2014-15 #MYPROTEST: In 2015, Adornato completed a year long performance-meets-protest in which the artists cycled through Ottawa on a self-constructed electric bike while wearing a gas mask. The piece existed in large part through the social media responses and subsequent public reactions that Adornato would capture and document, absorbing his audience's response into the documentary component of the piece itself. At its inception, #MYPROTEST utilized propaganda-inspired media tactics relaying messages of condemnation on the subjects of GMOs, wealth inequality, student debt and surveillance culture. The project continues to reside in video form on YouTube, and features music by indie pop band Hilotrons An ATIPS (access to information privacy) request placed by the artist uncovered mention of an RCMP investigation, evidence of the incendiary nature of the more protest based works.

=== RBC Painting Competition series ===
Adornato received attention across Canada and into the US for his 2015 RBC Painting competition submission titled Arbie Goes Rogue.

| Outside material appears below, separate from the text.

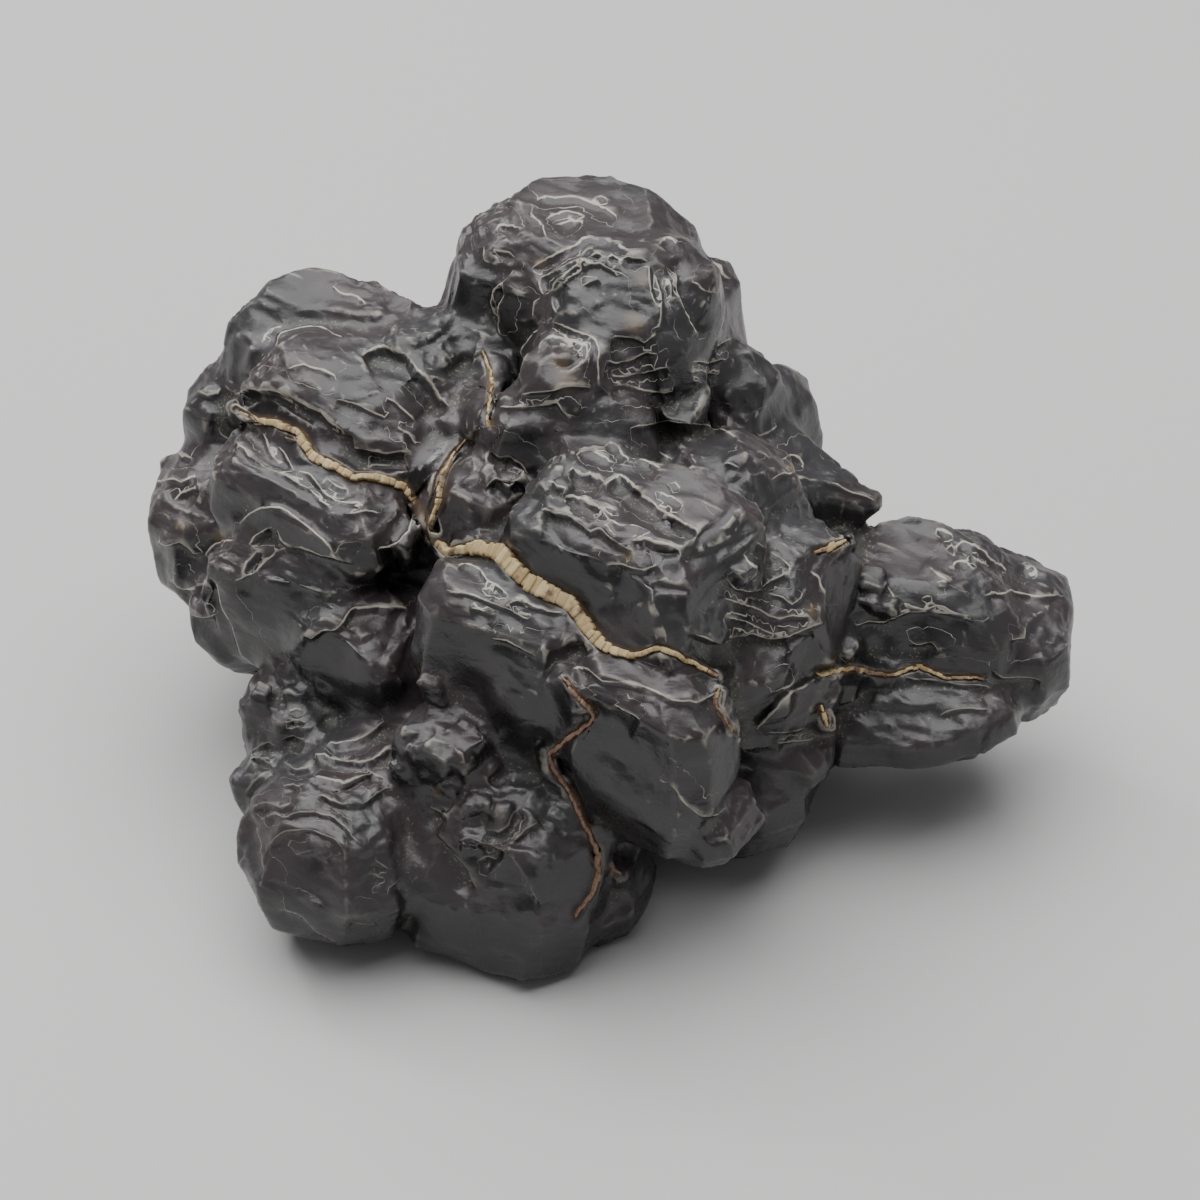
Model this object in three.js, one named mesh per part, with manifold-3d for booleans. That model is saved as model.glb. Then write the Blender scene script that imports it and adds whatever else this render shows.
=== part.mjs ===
// A prophecy stone: an iron oxide concretion, grown as one piece out of bevelled block crystals.
// Millimetres, +Z up, standing on the surface at z = 0, with its widest side along X.
import * as THREE from 'three';
import { ConvexGeometry } from 'three/addons/geometries/ConvexGeometry.js';
import { mergeVertices } from 'three/addons/utils/BufferGeometryUtils.js';
import Module from 'manifold-3d';

const wasm = await Module();
wasm.setup();

// Places are given as the stone is seen: millimetres to the right of, above and in front of its middle,
// along a line of sight that looks down on it by this angle.
const sightAngle = THREE.MathUtils.degToRad(40);
const groundBelowMiddle = 20;

// at is the middle of the block's top face, and size its length, depth and height. turn is its heading,
// forward roll and sideways pitch in degrees. bevel is the width cut from its edges, and ends are the
// shares of its length and depth that are left at its top and at its foot.
function crystal(name, at, size, turn, bevel, ends) {
  return { name, at, size, turn, bevel, ends };
}

const crystals = [
  // The mass that they all grow from.
  crystal('core', [-4, 10, 0], [44, 33, 25], [0, 0, 0], 7, [0.8, 0.7]),
  crystal('heart', [-5, 19.5, -1.5], [30, 18, 20], [0, 0, 0], 4, [0.8, 0.9]),
  crystal('armRoot', [18, -1, -2], [22, 14, 13], [-5, 0, 0], 2.5, [0.85, 0.85]),
  crystal('heelRoot', [11, -8, 2], [14, 14, 14], [-20, 0, 0], 2.5, [0.8, 0.8]),
  // The crown at the top.
  crystal('crownBack', [-1.3, 31, 3.5], [20.5, 20, 25], [-38, 0, 0], 3.5, [0.85, 1]),
  crystal('crownKnob', [1, 23.5, 10.5], [15.5, 14.5, 12], [-10, 35, 0], 2.5, [0.85, 1]),
  crystal('crownBud', [-3, 17.5, 13], [7, 6.5, 7], [-10, 38, 0], 1.2, [0.85, 1]),
  crystal('brow', [-2.5, 15.5, 11], [14, 7, 8], [-8, 0, 0], 1.5, [0.85, 1]),
  crystal('crownRight', [7.6, 26.8, 1.5], [8.5, 8.5, 17], [-20, 0, 0], 1.8, [0.85, 1]),
  crystal('napeNear', [10.5, 20.5, 1], [9, 9, 13], [-30, 0, 0], 2, [0.85, 1]),
  crystal('napeFar', [14.5, 18.5, -4], [7.5, 8, 12], [-30, 0, 0], 2, [0.85, 1]),
  // The left shoulder, above the main seam.
  crystal('shoulderBack', [-21, 24.5, -1], [20, 12, 16], [-10, 0, 0], 3, [0.85, 1]),
  crystal('shoulderFront', [-19.5, 18.5, 5], [17, 12, 9], [-35, 5, 0], 2, [0.85, 1]),
  crystal('shoulderKnob', [-14.5, 21.5, 3], [9.5, 10, 12], [-35, 0, 0], 2, [0.85, 1]),
  // The left side, below the main seam.
  crystal('slab', [-23.5, 10, 7], [18, 8, 9], [-35, 10, 0], 1.6, [0.9, 0.9]),
  crystal('ridge', [-24, 5, 4], [15, 9, 13], [-25, 0, 0], 1.5, [0.9, 0.8]),
  crystal('plinth', [-19, -0.5, 6], [9.5, 8, 9], [-25, 0, 0], 1.2, [0.9, 0.9]),
  crystal('cheek', [-32, 11.5, -5], [12, 14, 17], [0, 0, -10], 2.5, [0.85, 0.7]),
  crystal('cheekTop', [-31, 18.5, -5], [7, 8, 10], [0, 0, 0], 2, [0.85, 1]),
  crystal('cheekLow', [-28.5, 3.5, -4], [9, 12, 11], [0, 0, 0], 2, [1, 0.4]),
  // The middle.
  crystal('centre', [2.5, 8, 18], [19, 14, 14], [-35, 0, 0], 2, [0.9, 1]),
  crystal('saddle', [9, 12, 9.5], [14, 14, 15], [-35, 0, 0], 3, [0.85, 1]),
  crystal('nook', [-8.5, 10.5, 10], [8, 8, 10], [-30, 0, 0], 1.5, [0.85, 1]),
  crystal('jaw', [-7, 1.5, 16], [13.5, 8.5, 17], [-25, 0, 0], 1.8, [0.95, 0.8]),
  crystal('keel', [3.5, -5, 20], [13, 8, 18], [-30, 0, 0], 1.8, [0.95, 0.8]),
  crystal('keelLow', [7, -13.5, 13.5], [10, 8, 8], [-30, 0, 0], 1.5, [0.9, 0.8]),
  // The right side.
  crystal('hip', [13.2, 2, 13], [9.5, 13, 14], [-15, 30, 0], 2, [0.85, 0.8]),
  crystal('hipFoot', [11.5, -3.5, 12.5], [6.5, 5, 10], [10, 0, 0], 1, [0.9, 0.6]),
  crystal('hipLow', [15, -6, 9], [7, 6, 7], [30, 20, 0], 1, [0.9, 0.9]),
  crystal('heel', [13, -10, 5], [10, 6, 5.5], [-10, 20, 0], 1.2, [0.9, 0.9]),
  crystal('armKnot', [18.7, -2.6, 5], [4, 4, 7], [-25, 0, 0], 0.8, [0.8, 0.9]),
  crystal('spike', [22.5, 7.8, 0], [10, 9, 15], [-15, 0, 80], 0.8, [0.2, 1]),
  crystal('armTop', [25.5, 4, 1], [17, 13, 11], [-5, 0, 0], 2, [0.85, 1]),
  crystal('armEnd', [33.2, 1.5, -2], [10.5, 14, 12], [-5, 0, 0], 2, [0.85, 0.8]),
  crystal('armLow', [24.8, -5.4, -1], [17, 13, 9.5], [-5, 0, -8], 2.5, [0.95, 0.6]),
  // What it stands on.
  crystal('footLeft', [-18.6, -10.8, 5], [14.2, 23, 16.5], [-20, -12, 0], 3, [0.85, 0.8]),
  crystal('footStackFar', [-26.2, -6.6, 1], [4.2, 7, 16], [-15, 0, -6], 0.8, [0.9, 0.9]),
  crystal('footStackNear', [-23.8, -7.4, 3], [4, 7, 16], [-15, 0, -4], 0.8, [0.9, 0.9]),
  crystal('footStackLow', [-26.4, -12, 3], [4, 7, 14], [-20, 0, -4], 0.8, [0.9, 0.9]),
  crystal('footCluster', [-11.5, -8.5, 10.5], [8, 8, 15], [-20, 0, 0], 1.5, [0.85, 1]),
  crystal('footMiddle', [-5.2, -12.2, 7.8], [16.5, 18, 18], [-20, -8, 6], 3, [0.85, 0.9]),
  crystal('footSide', [0.2, -17.6, 4.6], [9, 9.5, 11], [-20, 0, 6], 2, [0.8, 0.9]),
  crystal('footRight', [7.5, -8.5, -5], [11, 12, 11.8], [15, 0, 0], 2, [1, 0.7]),
  crystal('footBack', [-2, 3.6, -17.9], [16, 14, 12.2], [10, 0, 0], 3, [0.9, 0.8]),
  // The far side and the underside.
  crystal('backLeft', [-21, 20, -9], [14, 14, 18], [20, 0, 0], 2.5, [0.8, 0.9]),
  crystal('backLedge', [-12, 21.5, -14], [11, 9, 14], [-25, -12, 0], 2, [0.85, 0.9]),
  crystal('backMiddle', [-2, 23.5, -11], [13, 13, 20], [-10, 0, 0], 3, [0.85, 1]),
  crystal('backRight', [9.5, 16.5, -12], [13, 13, 15], [25, 0, 0], 2.5, [0.8, 0.9]),
  crystal('backStep', [3.5, 17.5, -17], [9, 8, 12], [10, -15, 0], 1.5, [0.85, 0.9]),
  crystal('backLowLeft', [-17, 12, -20], [13, 11, 12], [15, 0, 0], 2.5, [0.85, 0.8]),
  crystal('backLowMiddle', [-7, 13, -22], [10, 9, 12], [-30, -10, 0], 1.8, [0.85, 0.8]),
  crystal('backLowRight', [4, 11.5, -22.5], [12, 10, 12], [-20, 0, 0], 2.5, [0.85, 0.8]),
  crystal('backSide', [15, 7.5, -9], [11, 12, 12], [30, 0, 0], 2, [0.85, 0.8]),
  crystal('backKnob', [19.5, 3, -9.5], [7, 8, 8], [-10, 0, 20], 1.5, [0.8, 0.8]),
  crystal('armBack', [27, 3.5, -7.5], [12, 8, 9], [15, 0, 0], 2, [0.85, 0.8]),
  crystal('leftBack', [-28.5, 8.5, -15], [9, 11, 12], [-20, 0, -15], 2, [0.85, 0.8]),
  crystal('belowLeft', [-17, -3, -11], [13, 12, 8.5], [30, 0, 0], 2, [1, 0.6]),
  crystal('belowMiddle', [-4, -4, -11], [11, 12, 7.5], [-15, 8, 0], 2, [1, 0.6]),
  crystal('belowArm', [19, -4, -7], [11, 10, 7], [20, 0, 10], 1.8, [1, 0.6]),
];

// From the way the stone is seen to its own frame, where Y runs away and Z up.
function place([right, up, forward]) {
  return new THREE.Vector3(right, up, forward).applyAxisAngle(
    new THREE.Vector3(1, 0, 0),
    Math.PI / 2 - sightAngle,
  );
}

// Level rings of eight corners each: a block with every edge cut off, widest at half its height.
function blockPoints({ size, bevel, ends }) {
  const [long, deep, high] = size;
  const [top, foot] = ends;
  const rings = [
    { z: 0, share: top, inset: bevel },
    { z: -bevel, share: top, inset: 0 },
    { z: -high / 2, share: 1, inset: 0 },
    { z: bevel - high, share: foot, inset: 0 },
    { z: -high, share: foot, inset: bevel },
  ];
  const points = [];
  for (const { z, share, inset } of rings) {
    const x = (long / 2) * share - inset;
    const y = (deep / 2) * share - inset;
    for (const [sideX, sideY] of [[1, 1], [1, -1], [-1, 1], [-1, -1]]) {
      points.push(new THREE.Vector3(sideX * x, sideY * (y - bevel), z));
      points.push(new THREE.Vector3(sideX * (x - bevel), sideY * y, z));
    }
  }
  return points;
}

function solidOf(geometry) {
  geometry.deleteAttribute('normal');
  geometry.deleteAttribute('uv');
  const merged = mergeVertices(geometry, 1e-4);
  return new wasm.Manifold(
    new wasm.Mesh({
      numProp: 3,
      vertProperties: merged.attributes.position.array,
      triVerts: new Uint32Array(merged.index.array),
    }),
  );
}

function crystalSolid(grain) {
  const [heading, roll, pitch] = grain.turn.map(THREE.MathUtils.degToRad);
  const geometry = new ConvexGeometry(blockPoints(grain));
  const turned = new THREE.Matrix4().makeRotationFromEuler(new THREE.Euler(roll, pitch, heading, 'ZYX'));
  geometry.applyMatrix4(turned.setPosition(place(grain.at)));
  return solidOf(geometry);
}

function groundSolid() {
  const size = 200;
  const geometry = new THREE.BoxGeometry(size, size, size);
  geometry.translate(0, 0, -size / 2 - groundBelowMiddle);
  return solidOf(geometry);
}

function geometryOf(solid) {
  const mesh = solid.getMesh();
  const geometry = new THREE.BufferGeometry();
  geometry.setAttribute('position', new THREE.BufferAttribute(mesh.vertProperties, 3));
  geometry.setIndex(new THREE.BufferAttribute(mesh.triVerts, 1));
  return geometry;
}

const grown = crystals.map(crystalSolid).reduce((whole, grain) => whole.add(grain));
const stoneGeometry = geometryOf(grown.subtract(groundSolid()));

// The origin goes on the surface it stands on, under the middle of its width and depth.
stoneGeometry.computeBoundingBox();
const middle = stoneGeometry.boundingBox.getCenter(new THREE.Vector3());
stoneGeometry.translate(-middle.x, -middle.y, groundBelowMiddle);

const ironOxide = new THREE.MeshStandardMaterial({ color: 0x2e2a2b, roughness: 0.4, metalness: 0.2 });
const stone = new THREE.Mesh(stoneGeometry, ironOxide);
stone.name = 'stone';

const group = new THREE.Group();
group.add(stone);

export default group;
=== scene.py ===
# A prophecy stone: dark iron oxide crystals grown together, with pale ribbed seams between them.
import math

import bmesh
import bpy
import numpy as np
from mathutils import Matrix, Vector
from mathutils.bvhtree import BVHTree


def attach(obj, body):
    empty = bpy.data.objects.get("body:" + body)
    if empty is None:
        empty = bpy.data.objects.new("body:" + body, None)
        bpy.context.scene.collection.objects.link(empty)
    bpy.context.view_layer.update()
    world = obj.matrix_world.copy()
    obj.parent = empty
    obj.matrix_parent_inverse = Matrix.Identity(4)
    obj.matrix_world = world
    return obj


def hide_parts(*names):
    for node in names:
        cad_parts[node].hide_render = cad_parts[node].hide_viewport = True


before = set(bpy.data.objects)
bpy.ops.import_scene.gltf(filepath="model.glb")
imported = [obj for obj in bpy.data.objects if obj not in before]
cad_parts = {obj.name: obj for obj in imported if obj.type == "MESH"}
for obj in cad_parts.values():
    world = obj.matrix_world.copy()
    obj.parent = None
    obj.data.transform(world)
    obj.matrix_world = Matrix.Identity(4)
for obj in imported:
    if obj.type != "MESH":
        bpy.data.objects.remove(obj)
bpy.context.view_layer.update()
mm = 0.001

# The way the stone is seen. Places on it are given in mm to the right of, above and in front of aim.
sight = {
    "down": math.radians(40),  # how steeply the camera looks down
    "away": 240 * mm,  # from the camera to aim
    "aim": Vector((-1.14, -2.83, 20)) * mm,
    "lens": 90,
    "sensor": 36,
}
toCamera = Vector((0, -math.cos(sight["down"]), math.sin(sight["down"])))
toTop = Vector((0, math.sin(sight["down"]), math.cos(sight["down"])))
cameraPlace = sight["aim"] + toCamera * sight["away"]


def seenPlace(right, up, forward=0.0):  # the place that lies so many mm from aim
    return sight["aim"] + (Vector((1, 0, 0)) * right + toTop * up + toCamera * forward) * mm


def seenHit(tree, right, up):  # place and normal where the line of sight meets the stone, or None twice
    ray = (seenPlace(right, up) - cameraPlace).normalized()
    return tree.ray_cast(cameraPlace, ray)[:2]


def asSeen(points):  # the other way round: right, up and forward of points, in mm
    shift = (points - np.array(sight["aim"])) / mm
    forward = shift @ np.array(toCamera)
    away = sight["away"] / mm
    nearer = away / (away - forward)
    return shift[:, 0] * nearer, shift @ np.array(toTop) * nearer, forward


# Small helpers for shaping with numpy and for building nodes


def lumpNoise(points, size, seed):  # smooth noise, mostly from -1 to 1, its lumps about size across
    span = 32  # cells before it repeats
    start = 500  # the cell at the origin
    gain = 1.4
    table = np.random.default_rng(seed).uniform(-1, 1, (span, span, span))
    cell = points / size + start
    low = np.floor(cell).astype(int)
    part = cell - low
    part = part * part * part * (part * (part * 6 - 15) + 10)
    total = np.zeros(len(points))
    for corner in np.ndindex(2, 2, 2):
        pick = (low + corner) % span
        weight = np.prod(np.where(corner, part, 1 - part), axis=1)
        total += weight * table[pick[:, 0], pick[:, 1], pick[:, 2]]
    return total * gain


def wandered(points, waves):  # moves points about by noise: how far, over what length, and the seed
    moved = points.copy()
    for depth, size, seed in waves:
        for axis in range(3):
            moved[:, axis] += depth * lumpNoise(points, size, seed + axis)
    return moved


def smoothStep(low, high, value):
    share = np.clip((value - low) / (high - low), 0, 1)
    return share * share * (3 - 2 * share)


def stairs(value, riser):  # rises by 1 each 1, all of it within the riser's share of the tread
    whole = np.floor(value)
    return whole + smoothStep(1 - riser, 1, value - whole)


def readVectors(mesh, name):  # the places or the normals of a mesh's points
    values = np.empty(len(mesh.vertices) * 3)
    mesh.vertices.foreach_get(name, values)
    return values.reshape(-1, 3)


def writePoints(mesh, points):
    mesh.vertices.foreach_set("co", points.ravel())
    mesh.update()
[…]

The painting, Adornato's first, depicts a Royal Bank of Canada building on fire, with the RBC mascot 'Arbie' holding a sign saying "iProtest". In a press release statement about the painting Adornato wrote, "It is wonderful to see that RBC has thrown some of their spare change into the hats of a few emerging Canadian painters over the past few years...I do hope my painting wins the $25,000 reward for the 2015 RBC Canadian Painting Competition. After being taxed on almost half of that, I will be able to put the rest towards my student loans, and RBC's outrageous banking, brokerage, mutual funds, and credit card fees." Receiving heavy media coverage, the piece incited responses from outlets all over the country.

=== Ruined landscapes ===
In June 2016 this ongoing series of twenty five paintings was first exhibited in the Ottawa Art Gallery. During this show titled "I've Got Some Bad News" Adornato first displayed the collection alongside a retrospective of previous assemblage and sculptural works dating back as far as 2009. Adornato's artist statement referenced the Group of Seven's repeated depiction of the "pristine Canadian Landscape." With his typically satirical bent, Adornato stated:

100 years later, I've created contemporary artworks that reflects the new Canadian landscape, and embody Canadian philosopher Marshall McLuhan's phrase 'the medium is the message' by actually ruining other people's landscape paintings with toxic accidents.'Ruined Landscapes' is a new painting series where I am 'hijacking' vintage landscape paintings found in thrift stores and antique shops, and painting in hazmat cleanup crews and man-made environmental disasters. Many of the painting titles are appropriated from actual news headlines from real accidents that have occurred throughout the Canadian landscape. Train derailments, fuel truck rollovers, oil tankers running aground and illegal chemical dumping are just some of the toxic accidents reflected in these truly Canadian landscape paintings."

==Select exhibitions and collections of note==
Adornato's artwork has been in numerous exhibits, most recently the Ruined Landscapes series displayed in 2016 at the Ottawa Art Gallery in a salon style show that packed the house titled "I've got some bad news". Pieces in this collection are now part of numerous public and private collections including the City of Ottawa Art Collection, and individual collections of Canadian singer-songwriter Jim Bryson, Bridgehead founder Tracey Clark, and owner of the former Byward Market nightclub Zaphod Beeblebrox, Eugene Haslam. His work has also appeared in The Julian Garner Greyarea Gallery, the Canadian War Museum, Weapons of Mass Dissemination: The Propaganda of War, The Bank of Canada's Currency Museum, Sacred Money, Damned Money and appears frequently in non-traditional locations including restaurants and the artist's own renegade installs. The artist is rumoured to be working on a new series to be released in 2020 titled "Dystopia Rising".